Consumers break the law when they make unauthorized copies of software. Whether for profit, free distribution, or personal use, such duplication constitutes copyright infringement. Copyright owners can sue infringers for damages that may include profits made by the infringers, or statutory damages of up to $100,000 for each work infringed. The penalties are more severe when software copying is done

"willfully and for purposes of commercial advantage or private financial gain" (17 U.S.C.A. § 506). This is a federal crime, carrying fines of up to $250,000 and jail terms of up to five years.

The remote possibility of arrest and prosecution hardly hinders most software thieves. The chances of being caught are slight, and the allure can be difficult to resist. Software packages are often expensive—from around $50 to several hundred dollars—and copying is literally as simple as clicking a mouse.

The rise of computer networking—in which computers are linked within an office or across cities by means of telephone modems—has made illegal copying even easier. Network communication is hard to monitor, especially when it takes place over large geographic distances between or among users who can conceal their identities. Thousands of computer bulletin boards, as well as the Internet, proved fertile ground for young computer enthusiasts who saw copyright law as a minor hurdle in their acquisition of new warez (computer hacker slang for "illegally acquired software"). During 1995, the Usenet news group <alt.binaries.warez.ibm-pc> amounted to a bonanza where thousands of dollars worth of copyrighted software was uploaded weekly by anonymous hackers, free for the taking.

Despite gaining ground against infringers, the computer industry's battle is still ongoing. The Software Publisher's Association (SPA), an industry trade group that sues infringers on behalf of its members, claims to have greatly reduced illegal copying in the workplace. However, home copying by individuals and counterfeiters has remained a persistent problem.

In 1994, federal district Judge Richard Stearns dismissed a case against David LaMacchia, a Massachusetts Institute of Technology student who had set up an Internet bulletin board over which users traded more than one million dollars worth of software. The judge ruled that federal copyright law did not cover not-for-profit copying of computer software. Subsequently, the software industry blamed this so-called "LaMacchia loophole" for the proliferation of online PIRACY during the middle and second half of the decade. The industry argued that because federal copyright law defined violations strictly in terms of financial gain, most casual violators fell through the cracks.

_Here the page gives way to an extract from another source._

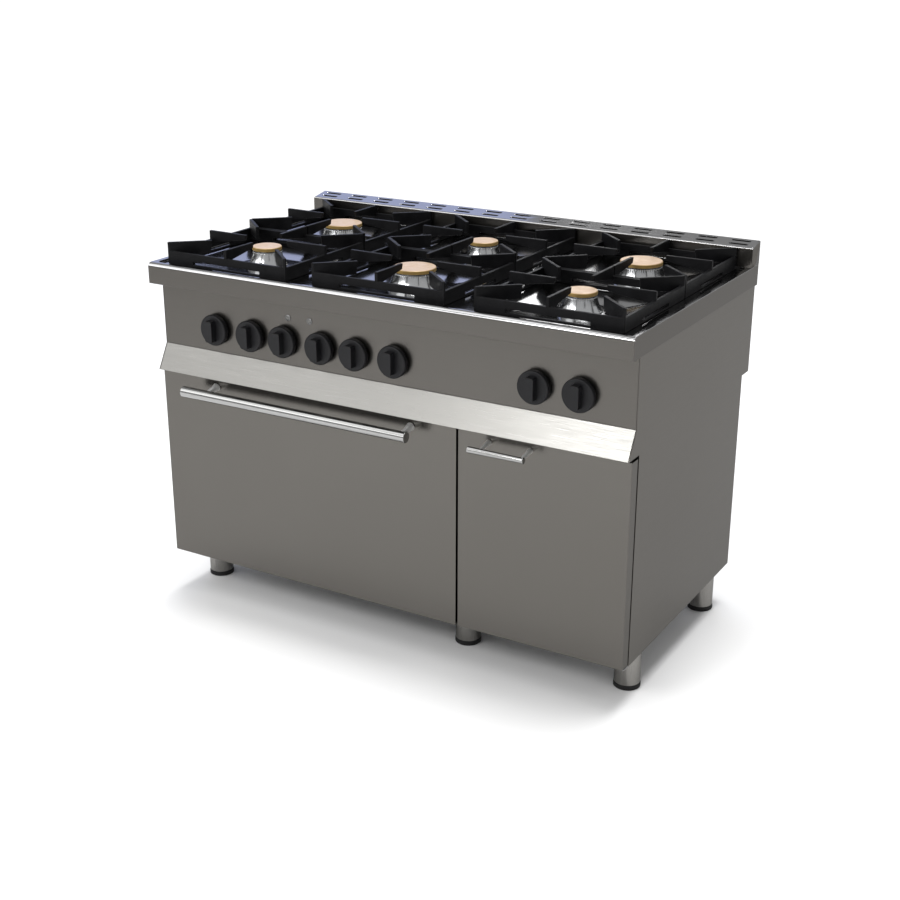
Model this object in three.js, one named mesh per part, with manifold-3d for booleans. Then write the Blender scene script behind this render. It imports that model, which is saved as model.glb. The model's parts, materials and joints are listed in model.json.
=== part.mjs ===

During the late 1990s, software manufacturers successfully lobbied Congress to enact stringent, new federal legislation to curb software piracy. The first of two major laws, the No Electronic Theft (NET) Act of 1997, Pub. L. No. 105-147, 111 Stat. 2678, immediately closed the LaMacchia loophole. Under the NET Act, the definition of a violation includes unauthorized reproduction or distribution of copyrighted materials, and financial gain is understood to mean mere possession. The NET Act provides severe penalties for violating the copyright of materials worth more than $1,000 in a six-month period by copying, distributing, or receiving software.

One year later, Congress enacted a second, more sweeping law in the Digital Millennium Copyright Act (DMCA) of 1998. The DMCA broadly revamped U.S. copyright law to keep pace with changing international treaties as well as evolving technologies. One major provision, essentially aimed at hackers, criminalized the use of any device or technology to break anti-copying protections on software or other media such as movies and music. But while being embraced by the software and entertainment industries, critics including scientists, scholars, and civil-liberties advocates have argued that the DMCA limits legitimate professional research and stifles technological innovation.

Further complicating antipiracy efforts, new technologies arose following the introduction of Napster in 1999. As a free, online software program used to trade MP3 music files anonymously, Napster proved wildly popular with millions of Internet users before prompting Congressional hearings in 2001 as its parent company came under fierce litigation from the music industry. After the company filed for BANKRUPTCY, file trading moved to other socalled peer-to-peer (or "P2P") networks, such as the popular Gnutella, which similarly allowed users to connect online in order to trade software, music, and movies. Critically, P2P decentralized file trading through the use of programs designed by computer hobbyists, making enforcement efforts all the harder.

As the P2P phenomenon spread, attempts to combat it came from industry, academic administrators, and lawmakers. Industry representatives chiefly targeted colleges where students reportedly were slowing campus computer systems to a crawl with their volume of illegal file trading. Some educational institutions restricted computer use in the face of copyright-infringement lawsuits. Under combined LOBBYING from the software, music and movie industries, a subcommittee of the U.S. House Judiciary Committee held hearings into potential policy solutions in 2003.

Because of the ease with which software piracy may be carried out, and the substantial revenue losses that it causes, software manufacturers continue to call for more stringent legislation and to search for improved methods for detecting and preventing software theft.